What is to be transcribed is the run of lines opening with the one that has "# Bond between the dish and the post" and closing with the one that has "if empty is", and only that run, exactly.
______________________________
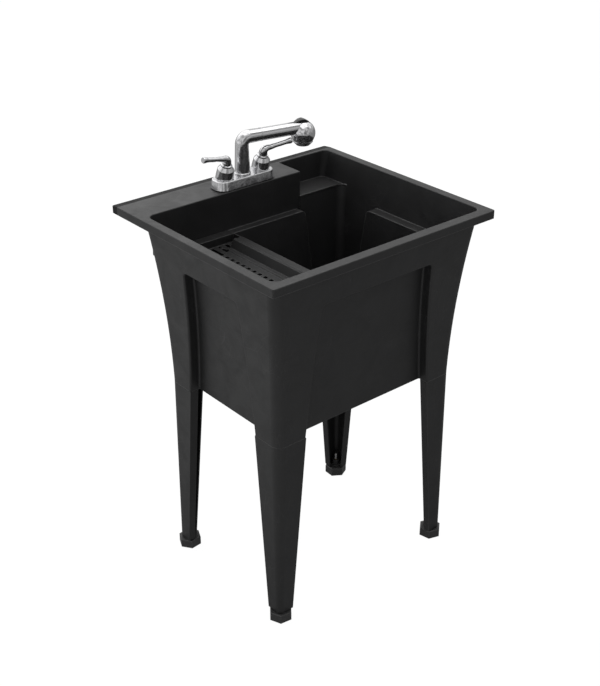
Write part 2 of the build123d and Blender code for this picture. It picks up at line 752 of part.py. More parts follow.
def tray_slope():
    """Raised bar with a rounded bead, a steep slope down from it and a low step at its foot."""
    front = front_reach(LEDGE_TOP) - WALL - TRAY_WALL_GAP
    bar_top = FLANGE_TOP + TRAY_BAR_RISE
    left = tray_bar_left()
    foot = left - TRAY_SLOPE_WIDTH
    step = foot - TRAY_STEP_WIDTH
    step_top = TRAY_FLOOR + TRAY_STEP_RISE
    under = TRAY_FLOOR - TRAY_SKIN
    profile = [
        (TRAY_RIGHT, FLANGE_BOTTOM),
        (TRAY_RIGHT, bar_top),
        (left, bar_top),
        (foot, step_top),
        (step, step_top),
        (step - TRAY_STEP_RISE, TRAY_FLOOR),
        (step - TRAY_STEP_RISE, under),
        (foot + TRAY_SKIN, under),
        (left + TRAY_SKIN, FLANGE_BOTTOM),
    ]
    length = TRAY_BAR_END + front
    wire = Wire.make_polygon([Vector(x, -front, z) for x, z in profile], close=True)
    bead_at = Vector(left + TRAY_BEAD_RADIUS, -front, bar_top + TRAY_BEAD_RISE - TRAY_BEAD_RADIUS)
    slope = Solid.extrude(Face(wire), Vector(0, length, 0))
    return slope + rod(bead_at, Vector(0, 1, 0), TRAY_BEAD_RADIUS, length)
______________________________
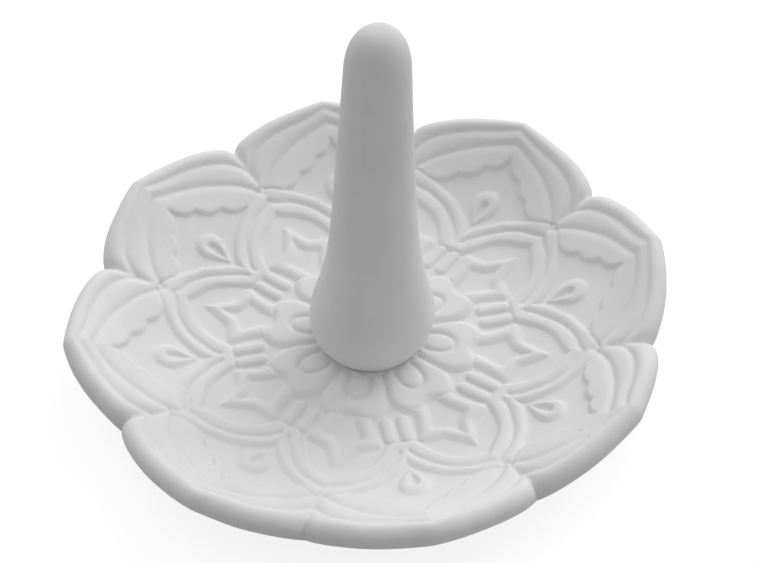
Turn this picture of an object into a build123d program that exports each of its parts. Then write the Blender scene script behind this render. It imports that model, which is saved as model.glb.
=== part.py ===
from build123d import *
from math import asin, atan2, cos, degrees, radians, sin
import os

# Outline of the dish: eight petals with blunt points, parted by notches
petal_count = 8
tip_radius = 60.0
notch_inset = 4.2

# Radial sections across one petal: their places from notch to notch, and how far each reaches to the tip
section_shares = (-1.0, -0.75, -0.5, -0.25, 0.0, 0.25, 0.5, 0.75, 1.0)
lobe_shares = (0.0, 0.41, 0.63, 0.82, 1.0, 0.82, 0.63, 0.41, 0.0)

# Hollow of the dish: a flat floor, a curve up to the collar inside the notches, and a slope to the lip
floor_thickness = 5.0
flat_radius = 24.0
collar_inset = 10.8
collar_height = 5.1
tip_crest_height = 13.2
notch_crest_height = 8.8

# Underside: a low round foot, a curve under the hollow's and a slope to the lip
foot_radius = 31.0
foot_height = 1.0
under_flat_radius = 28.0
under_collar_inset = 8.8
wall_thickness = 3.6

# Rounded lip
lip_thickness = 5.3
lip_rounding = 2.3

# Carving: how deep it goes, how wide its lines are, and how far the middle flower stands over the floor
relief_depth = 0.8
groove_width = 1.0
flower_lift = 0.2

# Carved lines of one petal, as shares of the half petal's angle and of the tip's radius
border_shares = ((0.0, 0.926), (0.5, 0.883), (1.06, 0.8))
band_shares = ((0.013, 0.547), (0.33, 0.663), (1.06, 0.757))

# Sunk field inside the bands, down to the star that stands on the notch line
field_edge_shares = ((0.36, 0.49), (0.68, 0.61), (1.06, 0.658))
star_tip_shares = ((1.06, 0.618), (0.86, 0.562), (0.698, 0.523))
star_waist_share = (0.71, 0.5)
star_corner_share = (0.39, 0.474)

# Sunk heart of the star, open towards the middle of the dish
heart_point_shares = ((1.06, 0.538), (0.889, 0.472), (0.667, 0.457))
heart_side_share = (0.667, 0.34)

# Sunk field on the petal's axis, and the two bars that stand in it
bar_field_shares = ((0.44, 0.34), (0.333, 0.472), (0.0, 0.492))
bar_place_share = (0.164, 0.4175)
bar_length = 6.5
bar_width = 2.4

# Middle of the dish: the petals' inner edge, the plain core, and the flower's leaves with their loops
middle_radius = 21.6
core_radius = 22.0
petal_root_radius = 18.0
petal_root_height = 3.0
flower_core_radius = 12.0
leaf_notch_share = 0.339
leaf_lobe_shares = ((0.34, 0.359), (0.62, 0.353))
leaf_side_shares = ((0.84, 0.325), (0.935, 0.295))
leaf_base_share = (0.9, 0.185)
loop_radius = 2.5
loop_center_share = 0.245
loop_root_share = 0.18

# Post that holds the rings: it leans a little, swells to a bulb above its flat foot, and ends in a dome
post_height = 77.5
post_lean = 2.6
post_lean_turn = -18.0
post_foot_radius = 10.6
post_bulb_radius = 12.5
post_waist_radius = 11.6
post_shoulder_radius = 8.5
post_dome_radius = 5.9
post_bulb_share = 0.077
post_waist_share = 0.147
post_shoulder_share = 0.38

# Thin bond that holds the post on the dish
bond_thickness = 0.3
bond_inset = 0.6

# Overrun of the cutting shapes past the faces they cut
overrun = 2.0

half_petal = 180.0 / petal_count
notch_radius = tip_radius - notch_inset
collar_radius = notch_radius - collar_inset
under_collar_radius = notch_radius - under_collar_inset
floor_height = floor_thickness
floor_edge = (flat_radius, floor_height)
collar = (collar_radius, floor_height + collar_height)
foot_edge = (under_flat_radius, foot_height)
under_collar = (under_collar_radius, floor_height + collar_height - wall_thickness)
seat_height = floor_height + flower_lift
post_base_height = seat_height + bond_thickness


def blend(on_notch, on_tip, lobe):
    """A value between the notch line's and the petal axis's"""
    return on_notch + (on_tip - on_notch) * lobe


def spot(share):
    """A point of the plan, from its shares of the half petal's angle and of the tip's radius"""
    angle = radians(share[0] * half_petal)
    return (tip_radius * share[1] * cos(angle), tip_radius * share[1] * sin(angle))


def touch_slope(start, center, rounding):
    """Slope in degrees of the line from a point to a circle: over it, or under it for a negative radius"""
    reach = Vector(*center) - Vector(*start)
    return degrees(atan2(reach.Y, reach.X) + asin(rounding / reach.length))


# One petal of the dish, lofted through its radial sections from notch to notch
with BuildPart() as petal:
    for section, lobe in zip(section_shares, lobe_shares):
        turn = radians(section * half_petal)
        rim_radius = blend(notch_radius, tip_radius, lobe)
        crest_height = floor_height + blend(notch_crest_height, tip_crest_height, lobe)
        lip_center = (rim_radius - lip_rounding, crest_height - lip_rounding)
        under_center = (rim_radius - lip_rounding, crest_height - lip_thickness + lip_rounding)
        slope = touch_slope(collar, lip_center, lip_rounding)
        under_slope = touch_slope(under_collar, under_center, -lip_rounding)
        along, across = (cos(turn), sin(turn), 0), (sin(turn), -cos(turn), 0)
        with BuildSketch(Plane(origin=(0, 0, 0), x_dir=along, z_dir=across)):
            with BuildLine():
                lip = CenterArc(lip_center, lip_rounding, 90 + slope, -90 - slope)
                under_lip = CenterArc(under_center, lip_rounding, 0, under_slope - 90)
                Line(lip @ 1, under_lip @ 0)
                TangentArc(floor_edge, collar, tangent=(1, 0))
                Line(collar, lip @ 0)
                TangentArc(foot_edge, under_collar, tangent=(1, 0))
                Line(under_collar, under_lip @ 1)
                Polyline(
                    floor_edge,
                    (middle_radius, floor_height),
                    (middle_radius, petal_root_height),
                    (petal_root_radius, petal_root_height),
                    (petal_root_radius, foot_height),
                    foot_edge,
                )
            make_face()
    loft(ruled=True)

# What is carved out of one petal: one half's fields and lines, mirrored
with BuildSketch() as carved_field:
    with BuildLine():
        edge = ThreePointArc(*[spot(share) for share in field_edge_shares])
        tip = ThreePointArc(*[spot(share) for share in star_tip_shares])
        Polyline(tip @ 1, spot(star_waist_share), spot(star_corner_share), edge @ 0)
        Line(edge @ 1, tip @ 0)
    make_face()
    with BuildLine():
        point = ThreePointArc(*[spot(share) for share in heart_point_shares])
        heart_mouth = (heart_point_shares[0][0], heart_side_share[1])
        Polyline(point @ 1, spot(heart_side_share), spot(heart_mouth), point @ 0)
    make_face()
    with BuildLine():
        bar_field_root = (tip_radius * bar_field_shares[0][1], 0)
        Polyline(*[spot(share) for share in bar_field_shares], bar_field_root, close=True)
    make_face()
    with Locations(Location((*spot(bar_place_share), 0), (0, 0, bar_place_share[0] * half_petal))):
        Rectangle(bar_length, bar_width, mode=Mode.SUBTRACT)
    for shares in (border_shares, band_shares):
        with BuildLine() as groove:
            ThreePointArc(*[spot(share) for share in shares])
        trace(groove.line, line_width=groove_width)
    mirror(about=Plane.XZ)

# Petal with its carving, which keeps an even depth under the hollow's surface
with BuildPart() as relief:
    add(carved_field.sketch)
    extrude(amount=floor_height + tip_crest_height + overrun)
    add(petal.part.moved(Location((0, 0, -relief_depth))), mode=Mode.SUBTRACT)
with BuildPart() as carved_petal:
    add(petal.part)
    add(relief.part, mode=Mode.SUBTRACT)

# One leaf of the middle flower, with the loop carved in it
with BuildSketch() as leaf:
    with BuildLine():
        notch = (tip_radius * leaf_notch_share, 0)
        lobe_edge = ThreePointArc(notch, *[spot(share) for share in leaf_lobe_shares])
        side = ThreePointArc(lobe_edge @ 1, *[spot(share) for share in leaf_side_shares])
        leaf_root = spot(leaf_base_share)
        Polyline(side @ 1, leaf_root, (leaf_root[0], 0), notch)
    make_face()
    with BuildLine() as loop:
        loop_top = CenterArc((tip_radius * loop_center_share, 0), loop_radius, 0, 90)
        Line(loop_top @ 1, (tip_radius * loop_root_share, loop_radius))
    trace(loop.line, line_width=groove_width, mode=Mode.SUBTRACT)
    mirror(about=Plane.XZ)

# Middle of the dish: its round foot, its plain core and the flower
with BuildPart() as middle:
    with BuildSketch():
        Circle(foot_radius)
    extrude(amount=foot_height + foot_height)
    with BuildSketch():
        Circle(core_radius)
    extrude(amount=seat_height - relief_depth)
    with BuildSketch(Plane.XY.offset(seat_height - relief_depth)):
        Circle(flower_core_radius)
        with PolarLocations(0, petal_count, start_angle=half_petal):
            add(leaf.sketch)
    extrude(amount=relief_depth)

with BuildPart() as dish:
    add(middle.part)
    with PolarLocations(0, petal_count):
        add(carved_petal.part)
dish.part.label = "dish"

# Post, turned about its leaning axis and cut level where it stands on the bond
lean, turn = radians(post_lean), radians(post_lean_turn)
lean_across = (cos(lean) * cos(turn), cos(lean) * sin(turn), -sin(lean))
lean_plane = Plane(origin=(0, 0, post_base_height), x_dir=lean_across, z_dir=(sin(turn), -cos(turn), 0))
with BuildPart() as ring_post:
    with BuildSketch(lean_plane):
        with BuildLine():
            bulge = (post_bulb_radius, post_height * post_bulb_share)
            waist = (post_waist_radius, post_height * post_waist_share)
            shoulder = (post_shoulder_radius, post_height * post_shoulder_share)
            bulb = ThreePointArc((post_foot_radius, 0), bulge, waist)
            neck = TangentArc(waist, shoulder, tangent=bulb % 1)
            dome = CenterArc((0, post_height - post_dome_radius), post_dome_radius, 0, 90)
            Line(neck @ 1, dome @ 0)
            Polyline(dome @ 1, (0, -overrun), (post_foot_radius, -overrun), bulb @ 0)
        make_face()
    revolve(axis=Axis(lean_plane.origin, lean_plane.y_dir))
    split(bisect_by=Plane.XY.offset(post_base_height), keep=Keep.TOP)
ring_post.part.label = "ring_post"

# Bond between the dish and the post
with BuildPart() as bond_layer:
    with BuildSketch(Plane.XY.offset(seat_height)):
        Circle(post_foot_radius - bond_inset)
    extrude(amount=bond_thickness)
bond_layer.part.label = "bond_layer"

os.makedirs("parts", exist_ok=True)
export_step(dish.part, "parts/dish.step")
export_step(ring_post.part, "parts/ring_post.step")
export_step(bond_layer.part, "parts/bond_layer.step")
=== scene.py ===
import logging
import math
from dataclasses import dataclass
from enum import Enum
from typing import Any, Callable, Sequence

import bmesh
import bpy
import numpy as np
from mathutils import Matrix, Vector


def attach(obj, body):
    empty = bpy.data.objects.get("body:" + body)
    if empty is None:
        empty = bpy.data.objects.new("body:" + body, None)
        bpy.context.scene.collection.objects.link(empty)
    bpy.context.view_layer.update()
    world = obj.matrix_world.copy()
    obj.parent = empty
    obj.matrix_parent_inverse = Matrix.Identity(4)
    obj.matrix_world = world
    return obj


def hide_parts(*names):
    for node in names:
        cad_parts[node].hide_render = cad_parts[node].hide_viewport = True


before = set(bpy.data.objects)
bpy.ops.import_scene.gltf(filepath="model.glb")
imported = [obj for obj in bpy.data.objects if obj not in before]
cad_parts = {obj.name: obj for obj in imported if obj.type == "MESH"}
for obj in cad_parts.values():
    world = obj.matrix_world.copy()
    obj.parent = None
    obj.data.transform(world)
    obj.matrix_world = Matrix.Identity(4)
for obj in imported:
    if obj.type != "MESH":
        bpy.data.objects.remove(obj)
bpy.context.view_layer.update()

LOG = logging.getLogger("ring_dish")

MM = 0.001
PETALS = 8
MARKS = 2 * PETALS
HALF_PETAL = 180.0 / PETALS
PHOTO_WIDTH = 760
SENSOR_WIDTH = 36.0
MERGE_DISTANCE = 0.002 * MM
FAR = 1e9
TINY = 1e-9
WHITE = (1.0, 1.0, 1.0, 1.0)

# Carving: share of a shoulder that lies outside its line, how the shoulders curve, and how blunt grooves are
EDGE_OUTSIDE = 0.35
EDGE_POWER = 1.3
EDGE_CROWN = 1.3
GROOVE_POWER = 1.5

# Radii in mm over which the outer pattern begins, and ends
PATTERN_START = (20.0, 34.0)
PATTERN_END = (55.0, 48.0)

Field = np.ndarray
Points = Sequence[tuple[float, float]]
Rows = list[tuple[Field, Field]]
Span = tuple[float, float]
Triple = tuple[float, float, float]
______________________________
**RESULT BELOW:**
# Bond between the dish and the post
with BuildPart() as bond_layer:
    with BuildSketch(Plane.XY.offset(seat_height)):
        Circle(post_foot_radius - bond_inset)
    extrude(amount=bond_thickness)
bond_layer.part.label = "bond_layer"

os.makedirs("parts", exist_ok=True)
export_step(dish.part, "parts/dish.step")
export_step(ring_post.part, "parts/ring_post.step")
export_step(bond_layer.part, "parts/bond_layer.step")
=== scene.py ===
import logging
import math
from dataclasses import dataclass
from enum import Enum
from typing import Any, Callable, Sequence

import bmesh
import bpy
import numpy as np
from mathutils import Matrix, Vector


def attach(obj, body):
    empty = bpy.data.objects.get("body:" + body)
    if empty is None:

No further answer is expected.